The progress rate curves upward sharply toward the end.
It makes sense, if you think about it—by the end you’re familiar with the material, the themes are all nicely worked out, you’ve memorized the sound palette for this specific cue and how to use it. Also, you’re in a mild state of panic—very much in “get it done” territory, rather than “get it right” territory. The good news at 5:45 in the morning is that you’re less likely to make the mistakes, or the missteps, you made at 9 PM last night.

The Pareto Principle absolutely applies to scoring.
If you don’t know this one, young composers, you need to learn it right away. Stated simply, it’s that 80% of the effects come from 20% of the causes. In this case, that means that 80% of my composing time was devoted to 20% of the footage. Transitions are notorious time sinks—you’re cruising along, entertaining notions of actually getting some sleep (!), when all of a sudden you’re stuck. You spend 80 minutes on two measures of music, struggling to make a transition (or a particular moment against picture) work.

The one inescapable down side to allnighters…
…isn’t what you think I’m going to say. I actually kind of enjoy that weird, strung-out feeling of sleep deprivation in small doses. It reminds me I’m alive, and doing something urgent rather than just sitting in my studio farting around with cool sounds.
No, the inescapable down side is this: You need your freshest ears for the mix part of the process, and you don’t have them. Not after 12-14 hours straight of composing. Not only is it harder for the brain to “switch hats” from Composer to Mix Engineer (or, if you’re lucky enough to have someone engineering for you, to Producer), your ears are just pinned back against your skull from the hours of bombardment with sound waves. It’s an inevitable side effect of working this way. Everything sounds flat and wrong; the balances sound out of whack because certain frequencies have been ignored by your brain; and it’s nearly impossible to stop thinking about the notes (which you’ve just bled out onto your keyboard and into your workstation) and start thinking about the sound (which is strangely alien now, and wrong! That can’t be what I wrote back at 11:45… can it?).
It’s probably the toughest moment of the whole process—trying to reclaim some objectivity and refresh the ears. Regardless of the deadline, which by now is like a Mack truck barreling toward your studio with no brakes, it’s time to take a moment, step back, maybe have that seventh cup of coffee (or maybe not—at this point I find hydration is the issue, and I generally switch to water), and re-focus. Breathe. And, counter-intuitive as it may seem, slow everything down. Make haste slowly, as the saying goes.

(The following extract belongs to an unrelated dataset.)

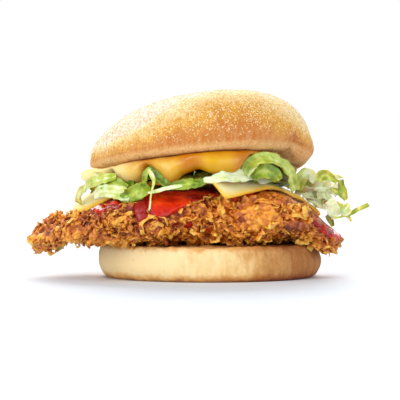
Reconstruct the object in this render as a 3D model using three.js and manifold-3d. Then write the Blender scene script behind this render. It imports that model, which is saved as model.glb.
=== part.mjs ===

I could write more—I’ve wanted to write about this experience ever since it happened, but am only now getting around to it—but I think you get the idea. I’ve had tough assignments since then, but this was the first one for a network show, and the fact that everyone liked the result means it was all the more permanently etched into my brain. I hope you enjoy the cue. It’s one I’ve listened to maybe half a dozen times in the years since, and it always makes me smile. And shudder a little, as I remember how young I was, how over-caffeinated I was, and how I had to manage all those panic chemicals pumping through my brain over the course of one very long night.